= Dataset content =
——————————

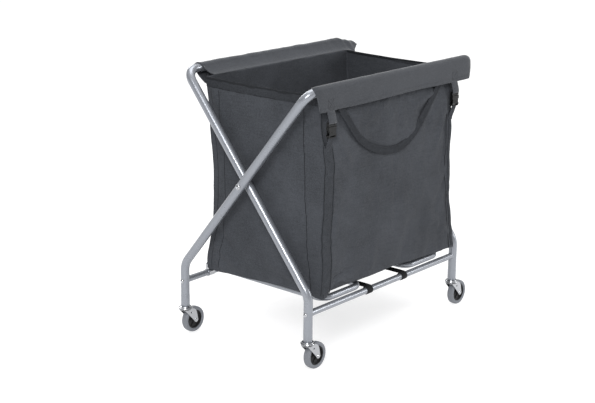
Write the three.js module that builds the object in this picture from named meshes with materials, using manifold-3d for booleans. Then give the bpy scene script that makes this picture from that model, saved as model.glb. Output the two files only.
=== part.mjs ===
// Folding laundry cart: two bent-tube frames crossed as an X, a fabric bag between their
// top rails, hinged bottom loops, and four swivel casters.
// Millimetres, +Z up. +X runs along the cart, -Y is the front long side.
import * as THREE from 'three';
import { mergeVertices } from 'three/addons/utils/BufferGeometryUtils.js';
import Module from 'manifold-3d';

const wasm = await Module();
wasm.setup();

// ---------- driving dimensions ----------
const fitGap = 0.3; // clearance between touching pieces

const cartHeight = 930; // floor to the top of the top rail tubes
const outerHalfLength = 441; // outer frame, tube centre to the middle of the cart
const legHalfWidth = 261; // legs, tube centre to the middle plane
const topHalfWidth = 277; // top rails, tube centre to the middle plane
const tubeDiameter = 30;
const tubeWall = 1.5;
const frameGap = 3; // between the crossed tubes, held by the pivot spacers
const legBendHeight = 255;
const legBendRadius = 70;
const topBendRadius = 45;

const railDiameter = 22;
const railWall = 1.5;
const lowerRailHeight = 195;
const railPlugLength = 24;
const railPlugInset = 2; // plug's outer end, inward of the leg's surface

const pivotBoltDiameter = 8;
const pivotHeadDiameter = 18;
const pivotHeadHeight = 5;
const pivotSpacerDiameter = 18;
const railBoltDiameter = 6;
const railHeadDiameter = 14;
const railHeadHeight = 4;
const nutHeight = 6.5;
const nutFlats = 13;

const wheelRadius = 45;
const tyreWidth = 25;
const hubRadius = 32;
const casterTrail = 36; // swivel axis to axle
const raceCupRadius = 24;
const stemLength = 46;
const kingpinRadius = 5;
const forkWall = 2.5;
const forkSideGap = 2;
const axleDiameter = 8;

const loopDiameter = 22;
const loopWall = 1.5;
const loopInnerX = 128; // loop arm centres, from the middle of the cart
const loopOuterX = 320;
const loopOverhang = 8; // how far the loop arms reach past the back rail
const loopFrontSetback = 8; // loop front tube, inward of the front lower rail
const loopBendRadius = 36;
const clipWall = 2.3;
const clipWidth = 28;

const spreadStrapX = 97;
const webbingThickness = 2;
const spreadStrapWidth = 28;

const fabric = 3; // thickness of the bag's solid
const bagHalfLength = 372;
const bagTopGap = 20; // bag rim below the top rail's centre
const bagFrontBulge = 1; // bag front wall, outward of the top rail's centre
const bagBackSetback = 63; // bag back wall at the bottom, inward of the back top rail
const bagBackWaist = 24; // how far the back wall draws in at mid height
const bagRimSetback = 18; // bag rim at the front, inward of the front top rail
const bagBackRimSetback = 55; // bag rim at the back, inward of the back top rail
const bagFloorClearance = 5; // bag bottom above the bottom loops

const cuffFabric = 2.2;
const cuffEndGap = 1; // cuff's end, short of the rail's bend
const backCuffLeftX = -335;
const backFlapInset = 21; // the back flap's end, inward of the rail's centre
const backFlapDrop = 53; // and below it
const flapDrop = 61; // flap hem below the top rail's centre
const flapFlare = 2.5;

const frontBuckleXs = [-353, 318]; // buckle centres along the cart
const backBuckleXs = [-299, 340];
const buckleWidth = 38;
const buckleThickness = 12;
const femaleHeight = 36;
const maleBarHeight = 14;
const prongLength = 24;
const prongOuterX = 14; // outer faces of the squeezed prongs
const prongInnerX = 8;
const prongThickness = 6;
const pocketClearance = 0.5; // round the prongs inside the female half
const barSlotHeight = 4; // slots that the webbing passes through
const tabWidth = 36;
const tabStitchedHeight = 42;
const tabHang = 36; // free tab between the flap hem and the buckle

const handleWidth = 26;
const handleHalfSpan = 270;
const handleSag = 190;
const handleCentreX = -25;
const handleLift = 14; // handle's end centres below the flap hem
const frontHandleGap = 5; // handle's middle plane, outward of the bag's wall
const backHandleGap = 12; // and inward of the back flap's end

// ---------- worked-out places ----------
const tubeRadius = tubeDiameter / 2;
const railRadius = railDiameter / 2;
const loopRadius = loopDiameter / 2;
const innerHalfLength = outerHalfLength - tubeDiameter - frameGap;
const topRailHeight = cartHeight - tubeRadius;
const diagonalRise = (topRailHeight - legBendHeight) / (legHalfWidth + topHalfWidth);
const pivotHeight = legBendHeight + diagonalRise * legHalfWidth;

const forkTopHeight = 2 * wheelRadius + 4; // top face of the fork's plate
const footHeight = forkTopHeight + 9; // lower end of the leg tubes
const loopHeight = lowerRailHeight + railRadius + fitGap + clipWall + fitGap + loopRadius;
const bagBottom = loopHeight + loopRadius + bagFloorClearance;
const bagTop = topRailHeight - bagTopGap;
const sleeveRadius = tubeRadius + 1.5 * fitGap;
const flapHem = topRailHeight - flapDrop;
const frontCuffHalfLength = outerHalfLength - topBendRadius - cuffEndGap;
const backCuffRightX = innerHalfLength - topBendRadius - cuffEndGap;

const frontTabOffset = sleeveRadius + flapFlare + cuffFabric + webbingThickness / 2;
const frontReach = topHalfWidth + frontTabOffset + buckleThickness / 2;
const backReach = topHalfWidth + sleeveRadius + cuffFabric;
const originShiftX = -(casterTrail + wheelRadius - raceCupRadius) / 2;
const originShiftY = (frontReach - backReach) / 2;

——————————

= Goal of the exercise =
The lines above should be duplicated exactly.

= Problem solution =
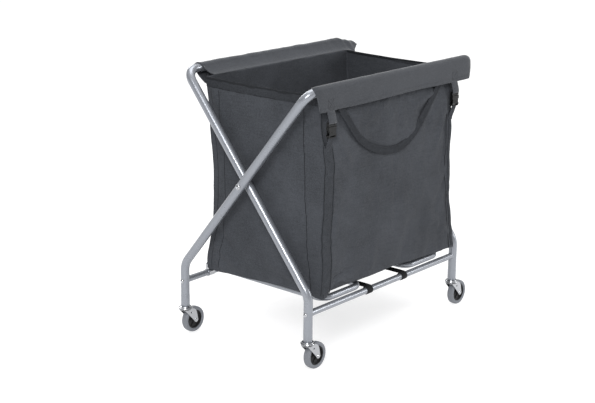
Write the three.js module that builds the object in this picture from named meshes with materials, using manifold-3d for booleans. Then give the bpy scene script that makes this picture from that model, saved as model.glb. Output the two files only.
=== part.mjs ===
// Folding laundry cart: two bent-tube frames crossed as an X, a fabric bag between their
// top rails, hinged bottom loops, and four swivel casters.
// Millimetres, +Z up. +X runs along the cart, -Y is the front long side.
import * as THREE from 'three';
import { mergeVertices } from 'three/addons/utils/BufferGeometryUtils.js';
import Module from 'manifold-3d';

const wasm = await Module();
wasm.setup();

// ---------- driving dimensions ----------
const fitGap = 0.3; // clearance between touching pieces

const cartHeight = 930; // floor to the top of the top rail tubes
const outerHalfLength = 441; // outer frame, tube centre to the middle of the cart
const legHalfWidth = 261; // legs, tube centre to the middle plane
const topHalfWidth = 277; // top rails, tube centre to the middle plane
const tubeDiameter = 30;
const tubeWall = 1.5;
const frameGap = 3; // between the crossed tubes, held by the pivot spacers
const legBendHeight = 255;
const legBendRadius = 70;
const topBendRadius = 45;

const railDiameter = 22;
const railWall = 1.5;
const lowerRailHeight = 195;
const railPlugLength = 24;
const railPlugInset = 2; // plug's outer end, inward of the leg's surface

const pivotBoltDiameter = 8;
const pivotHeadDiameter = 18;
const pivotHeadHeight = 5;
const pivotSpacerDiameter = 18;
const railBoltDiameter = 6;
const railHeadDiameter = 14;
const railHeadHeight = 4;
const nutHeight = 6.5;
const nutFlats = 13;

const wheelRadius = 45;
const tyreWidth = 25;
const hubRadius = 32;
const casterTrail = 36; // swivel axis to axle
const raceCupRadius = 24;
const stemLength = 46;
const kingpinRadius = 5;
const forkWall = 2.5;
const forkSideGap = 2;
const axleDiameter = 8;

const loopDiameter = 22;
const loopWall = 1.5;
const loopInnerX = 128; // loop arm centres, from the middle of the cart
const loopOuterX = 320;
const loopOverhang = 8; // how far the loop arms reach past the back rail
const loopFrontSetback = 8; // loop front tube, inward of the front lower rail
const loopBendRadius = 36;
const clipWall = 2.3;
const clipWidth = 28;

const spreadStrapX = 97;
const webbingThickness = 2;
const spreadStrapWidth = 28;

const fabric = 3; // thickness of the bag's solid
const bagHalfLength = 372;
const bagTopGap = 20; // bag rim below the top rail's centre
const bagFrontBulge = 1; // bag front wall, outward of the top rail's centre
const bagBackSetback = 63; // bag back wall at the bottom, inward of the back top rail
const bagBackWaist = 24; // how far the back wall draws in at mid height
const bagRimSetback = 18; // bag rim at the front, inward of the front top rail
const bagBackRimSetback = 55; // bag rim at the back, inward of the back top rail
const bagFloorClearance = 5; // bag bottom above the bottom loops

const cuffFabric = 2.2;
const cuffEndGap = 1; // cuff's end, short of the rail's bend
const backCuffLeftX = -335;
const backFlapInset = 21; // the back flap's end, inward of the rail's centre
const backFlapDrop = 53; // and below it
const flapDrop = 61; // flap hem below the top rail's centre
const flapFlare = 2.5;

const frontBuckleXs = [-353, 318]; // buckle centres along the cart
const backBuckleXs = [-299, 340];
const buckleWidth = 38;
const buckleThickness = 12;
const femaleHeight = 36;
const maleBarHeight = 14;
const prongLength = 24;
const prongOuterX = 14; // outer faces of the squeezed prongs
const prongInnerX = 8;
const prongThickness = 6;
const pocketClearance = 0.5; // round the prongs inside the female half
const barSlotHeight = 4; // slots that the webbing passes through
const tabWidth = 36;
const tabStitchedHeight = 42;
const tabHang = 36; // free tab between the flap hem and the buckle

const handleWidth = 26;
const handleHalfSpan = 270;
const handleSag = 190;
const handleCentreX = -25;
const handleLift = 14; // handle's end centres below the flap hem
const frontHandleGap = 5; // handle's middle plane, outward of the bag's wall
const backHandleGap = 12; // and inward of the back flap's end

// ---------- worked-out places ----------
const tubeRadius = tubeDiameter / 2;
const railRadius = railDiameter / 2;
const loopRadius = loopDiameter / 2;
const innerHalfLength = outerHalfLength - tubeDiameter - frameGap;
const topRailHeight = cartHeight - tubeRadius;
const diagonalRise = (topRailHeight - legBendHeight) / (legHalfWidth + topHalfWidth);
const pivotHeight = legBendHeight + diagonalRise * legHalfWidth;

const forkTopHeight = 2 * wheelRadius + 4; // top face of the fork's plate
const footHeight = forkTopHeight + 9; // lower end of the leg tubes
const loopHeight = lowerRailHeight + railRadius + fitGap + clipWall + fitGap + loopRadius;
const bagBottom = loopHeight + loopRadius + bagFloorClearance;
const bagTop = topRailHeight - bagTopGap;
const sleeveRadius = tubeRadius + 1.5 * fitGap;
const flapHem = topRailHeight - flapDrop;
const frontCuffHalfLength = outerHalfLength - topBendRadius - cuffEndGap;
const backCuffRightX = innerHalfLength - topBendRadius - cuffEndGap;

const frontTabOffset = sleeveRadius + flapFlare + cuffFabric + webbingThickness / 2;
const frontReach = topHalfWidth + frontTabOffset + buckleThickness / 2;
const backReach = topHalfWidth + sleeveRadius + cuffFabric;
const originShiftX = -(casterTrail + wheelRadius - raceCupRadius) / 2;
const originShiftY = (frontReach - backReach) / 2;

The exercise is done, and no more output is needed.